The point PhD students of Dobsonia will relish is where the health secretary reports that he told his ministerial task force (government, police, social services etc) to judge whether their proposals 'would have been good enough for them when they were children or... good enough for their own children'.
There was also a harrowing passage about kids who have to leave what we all hope are already better care homes (many of the paedophile cases under investigation are actually old ones) at 16: no home to go to, no shoulder to cry on, no morale-boosting encouragement with homework or that job interview, no father 'to touch for a tenner', Mr Dobson reminded MPs. 'It's simply wrong and we're going to change it.' Easier said than done. But the£375m extra cash is ring-fenced and the Computer Age is finally co-ordinating inter-agency data on dodgy adults who shouldn't be let anywhere near children.
There was one recurring note of dissent. Labour MPs like the Potteries' Llin Golding, Wakefield's David Hinchliffe (chair of the health select committee which has been investigating care) and Lancaster's Hilton Dawson (another ex-social worker) demanded the appointment of a children's rights commissioner - or ombudsman.

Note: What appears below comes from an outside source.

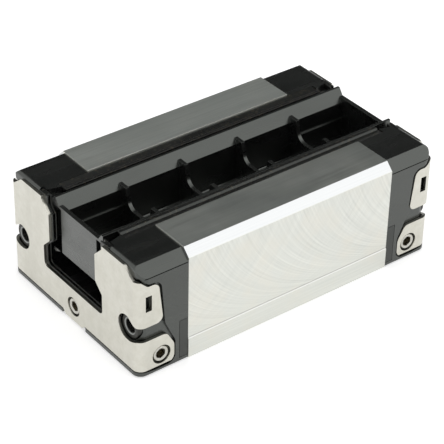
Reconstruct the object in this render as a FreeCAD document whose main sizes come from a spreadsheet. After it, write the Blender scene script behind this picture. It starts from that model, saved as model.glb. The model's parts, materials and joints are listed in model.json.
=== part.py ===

In the distant Blunkett era, it used to be Labour policy, Mr Hinchliffe reminded the minister. The Scandinavians have pioneered this approach and Paul Boateng, not quite as distant a memory as Mr Blunkett, was sympathetic, the Wakefield MP later told me. What his committee had advocated was actually a two-fold approach, local and national. At national level, an independent commissioner with the power to cross departments and local authorities as an advocate for children in care. At local level individual volunteers, attached to each such child, to give them an adult 'friend' outside the system. The police are under too much pressure to do it. Likewise social workers, whose commitment to mental health and care in the community has fundamentally changed their role since his day, says Dave Hinchliffe.
Dobbo told MPs he would look at it again as long as they 'don't interpret that as a promise definitely to agree to it'. He even told Bassetlaw MP, Joe Ashton, that the commissioner might have the power to prosecute. That would be handy, since prosecution rates are falling because schools and councils prefer to hush things up.
By coincidence, Mr Ashton is the MP trying to bully ministers into ensuring that, if they do lower the age of gay consent to 16 next year, people in authority (potentially exploitative) over young people, from scout mangers to teachers and social workers, are exempt from its liberalising effect. They've finally said Yes. Quite right, too.